Exactly how you go about learning about robotics and doing stuff with it depends tremendously on what you want to do with your robots. If you just want to make robots on a hobbyist basis, you can start with a few very basic and cheap parts. If you want to be a professional robot technician, you might have to undergo special training since getting parts for an industrial-grade manufacturing robot and setting one up in your own home might be beyond the realm of the possible for many people. This page will focus mainly on small, hobby-based robotics; I am particularly interested in "smart" robots, the kind that are capable of processing data that relates to their surroundings and performing intelligent functions as appropriate. I am a computer guy, and so my interest in robotics lies mainly in making the field of pure information (which is basically what Computer Science is) manifest itself in the physical world, which is done with robotics. Robots which simply perform a purely physical function are not that interesting to me; They have their place in the world, certainly, but they will not be a primary focus of my studies in robotics.
For our first project, let's make the simplest possible robot: A robot which simply moves and keeps moving. For this, you only need a few elements:
Because every robot moves, every robot needs a power source to supply energy. You can use solar cells to supply power to the robot, in which case it will keep on running forever as long as it has light, or you can use a battery. Although the idea of using solar cells sounds pretty cool, it's actually much easier to use a battery because solar cells provide very little power, and to create a robot that runs on solar power you'd either need an unusually large solar cell that supplies a lot of power, or an unusually tiny or power-efficient robot. For this reason, I recommend using a simple battery when you're making your first robots. Virtually any normal household battery cell will do fine; AAA, AA, C, or D cells will all work.

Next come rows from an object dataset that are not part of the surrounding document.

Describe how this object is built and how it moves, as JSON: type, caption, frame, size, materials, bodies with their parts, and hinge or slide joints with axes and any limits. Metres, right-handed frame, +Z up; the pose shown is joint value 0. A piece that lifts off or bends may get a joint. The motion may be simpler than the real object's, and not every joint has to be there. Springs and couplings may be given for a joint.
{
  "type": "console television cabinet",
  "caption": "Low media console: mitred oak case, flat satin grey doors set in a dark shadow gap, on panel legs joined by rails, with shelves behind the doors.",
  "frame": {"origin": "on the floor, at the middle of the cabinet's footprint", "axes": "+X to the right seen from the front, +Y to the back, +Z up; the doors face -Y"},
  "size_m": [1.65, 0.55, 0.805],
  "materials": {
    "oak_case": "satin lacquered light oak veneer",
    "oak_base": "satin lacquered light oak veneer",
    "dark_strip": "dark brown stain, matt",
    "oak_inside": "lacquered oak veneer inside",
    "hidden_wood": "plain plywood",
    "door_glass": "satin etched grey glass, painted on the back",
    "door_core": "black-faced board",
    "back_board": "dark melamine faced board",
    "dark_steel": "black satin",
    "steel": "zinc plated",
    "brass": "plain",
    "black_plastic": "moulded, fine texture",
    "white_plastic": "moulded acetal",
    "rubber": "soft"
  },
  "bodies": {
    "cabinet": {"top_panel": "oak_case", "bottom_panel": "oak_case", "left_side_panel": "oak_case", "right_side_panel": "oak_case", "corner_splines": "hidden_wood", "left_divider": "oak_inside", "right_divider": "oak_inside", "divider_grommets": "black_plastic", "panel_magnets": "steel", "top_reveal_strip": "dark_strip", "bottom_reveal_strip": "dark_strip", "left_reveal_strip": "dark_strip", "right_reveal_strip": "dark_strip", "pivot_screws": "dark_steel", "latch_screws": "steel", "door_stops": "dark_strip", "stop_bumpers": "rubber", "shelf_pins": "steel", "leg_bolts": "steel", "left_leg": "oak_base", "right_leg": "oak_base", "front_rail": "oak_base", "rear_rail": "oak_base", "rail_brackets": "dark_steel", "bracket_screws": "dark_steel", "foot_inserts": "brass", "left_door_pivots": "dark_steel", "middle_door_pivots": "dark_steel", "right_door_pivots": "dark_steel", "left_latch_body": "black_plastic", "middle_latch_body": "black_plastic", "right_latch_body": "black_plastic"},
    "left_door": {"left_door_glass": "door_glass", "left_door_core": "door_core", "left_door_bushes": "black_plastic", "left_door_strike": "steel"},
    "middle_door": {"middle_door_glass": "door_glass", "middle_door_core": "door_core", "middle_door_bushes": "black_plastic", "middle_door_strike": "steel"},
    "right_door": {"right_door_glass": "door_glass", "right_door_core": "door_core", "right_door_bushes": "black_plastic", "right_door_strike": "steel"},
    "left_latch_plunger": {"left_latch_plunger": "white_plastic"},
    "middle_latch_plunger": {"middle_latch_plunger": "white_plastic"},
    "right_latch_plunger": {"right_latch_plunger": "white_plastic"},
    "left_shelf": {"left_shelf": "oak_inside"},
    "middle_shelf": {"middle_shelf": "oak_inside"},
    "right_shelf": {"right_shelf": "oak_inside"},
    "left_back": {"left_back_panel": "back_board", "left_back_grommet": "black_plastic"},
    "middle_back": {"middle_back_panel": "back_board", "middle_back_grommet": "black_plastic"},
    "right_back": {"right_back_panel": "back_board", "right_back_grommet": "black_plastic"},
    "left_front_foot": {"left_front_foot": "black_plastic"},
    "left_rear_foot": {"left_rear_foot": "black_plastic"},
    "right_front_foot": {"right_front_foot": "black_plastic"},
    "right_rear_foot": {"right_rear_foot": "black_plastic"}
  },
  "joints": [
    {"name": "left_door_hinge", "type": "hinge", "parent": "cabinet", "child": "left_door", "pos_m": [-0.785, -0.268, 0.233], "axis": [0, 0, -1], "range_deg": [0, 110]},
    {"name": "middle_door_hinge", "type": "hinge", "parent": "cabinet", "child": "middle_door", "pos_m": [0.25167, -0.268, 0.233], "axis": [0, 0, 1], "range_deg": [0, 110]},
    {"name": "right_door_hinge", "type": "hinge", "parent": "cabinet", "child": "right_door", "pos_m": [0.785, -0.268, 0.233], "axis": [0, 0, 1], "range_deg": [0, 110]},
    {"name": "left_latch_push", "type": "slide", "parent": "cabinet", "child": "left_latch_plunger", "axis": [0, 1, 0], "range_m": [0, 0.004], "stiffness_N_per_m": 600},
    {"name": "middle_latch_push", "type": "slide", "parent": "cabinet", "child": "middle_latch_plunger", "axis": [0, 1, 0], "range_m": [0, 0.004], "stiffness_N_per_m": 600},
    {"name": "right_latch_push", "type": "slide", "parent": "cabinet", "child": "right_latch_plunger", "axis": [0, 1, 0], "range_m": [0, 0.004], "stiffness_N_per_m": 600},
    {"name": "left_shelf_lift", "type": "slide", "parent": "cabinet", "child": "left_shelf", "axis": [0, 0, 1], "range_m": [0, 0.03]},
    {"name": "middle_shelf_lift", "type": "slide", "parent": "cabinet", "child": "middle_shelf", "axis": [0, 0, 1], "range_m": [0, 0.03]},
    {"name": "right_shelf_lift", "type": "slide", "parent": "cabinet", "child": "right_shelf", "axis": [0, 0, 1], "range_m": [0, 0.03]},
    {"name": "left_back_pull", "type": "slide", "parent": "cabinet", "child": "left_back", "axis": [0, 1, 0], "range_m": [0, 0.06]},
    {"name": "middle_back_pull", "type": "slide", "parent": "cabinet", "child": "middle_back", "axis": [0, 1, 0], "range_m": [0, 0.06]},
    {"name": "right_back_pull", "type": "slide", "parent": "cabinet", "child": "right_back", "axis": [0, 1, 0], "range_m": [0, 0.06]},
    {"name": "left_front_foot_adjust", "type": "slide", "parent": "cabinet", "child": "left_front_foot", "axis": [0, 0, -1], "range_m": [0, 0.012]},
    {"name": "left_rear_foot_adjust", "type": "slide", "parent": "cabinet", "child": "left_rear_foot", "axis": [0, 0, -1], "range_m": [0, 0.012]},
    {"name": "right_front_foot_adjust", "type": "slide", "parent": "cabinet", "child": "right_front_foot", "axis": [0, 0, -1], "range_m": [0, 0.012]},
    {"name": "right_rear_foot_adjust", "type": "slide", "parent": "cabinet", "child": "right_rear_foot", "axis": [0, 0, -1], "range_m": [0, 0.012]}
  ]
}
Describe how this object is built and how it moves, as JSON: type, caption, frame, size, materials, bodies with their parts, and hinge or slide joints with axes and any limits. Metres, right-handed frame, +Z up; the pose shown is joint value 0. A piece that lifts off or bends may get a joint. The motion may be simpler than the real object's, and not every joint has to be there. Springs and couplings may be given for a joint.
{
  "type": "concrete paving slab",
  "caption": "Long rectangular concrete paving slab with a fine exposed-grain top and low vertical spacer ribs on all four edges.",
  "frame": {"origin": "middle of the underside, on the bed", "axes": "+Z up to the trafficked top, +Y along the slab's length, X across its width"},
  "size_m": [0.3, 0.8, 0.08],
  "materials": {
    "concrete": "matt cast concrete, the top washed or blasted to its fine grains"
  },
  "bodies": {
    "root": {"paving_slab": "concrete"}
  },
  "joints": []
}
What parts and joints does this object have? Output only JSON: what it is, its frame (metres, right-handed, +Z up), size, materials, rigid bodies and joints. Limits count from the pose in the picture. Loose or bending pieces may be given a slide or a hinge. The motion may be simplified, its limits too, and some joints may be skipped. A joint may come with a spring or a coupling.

For the robot to roll around, it needs a way to create a rotational force, which is scientifically called torque. The basic way to create torque is with a small electric motor. These things are great to work with: They're very quiet, they can be made very small, and they're surprisingly efficient, creating quite a decent rotational speed and force with remarkably little power. They're also very easy to use: They simply have two electrical contacts, and when you connect each contact to opposite sides of a power source, the motor starts whirring around. You can buy small electric motors for hobbyists at most local electronics stores for cheap (a few dollars), and these are usually made to work with 1.5 to 3 volt power sources, which is perfect for use with household batteries. (AAA, AA, C and D batteries all produce 1.5 volts; The difference between them is in how long they last and how many amps they can supply, not in their voltage.) For more information on DC electric motors, click here.
Once you connect the motor to the power source (via the judicious use of a little electrical wire), it'll start turning. At this point, you could say you've made a robot, which is technically true. But a small motor which just keeps turning doesn't really look like much of a robot. To make a really cool 'bot, you need to add some wheels or tracks to give it a way to move around. All you need at this point to make a robot that moves around is some mechanical linkage to convert the turning of the motor into a rolling of the robot. Because this is a purely mechanical task, it is beyond the scope of this page to establish how to do this; There are many ways to hook the motor to a small set of wheels. You could use gears, pulleys, or other mechanisms. This is a time to experiment and try different things to see which ways work best, and which way you prefer to do things. Have fun!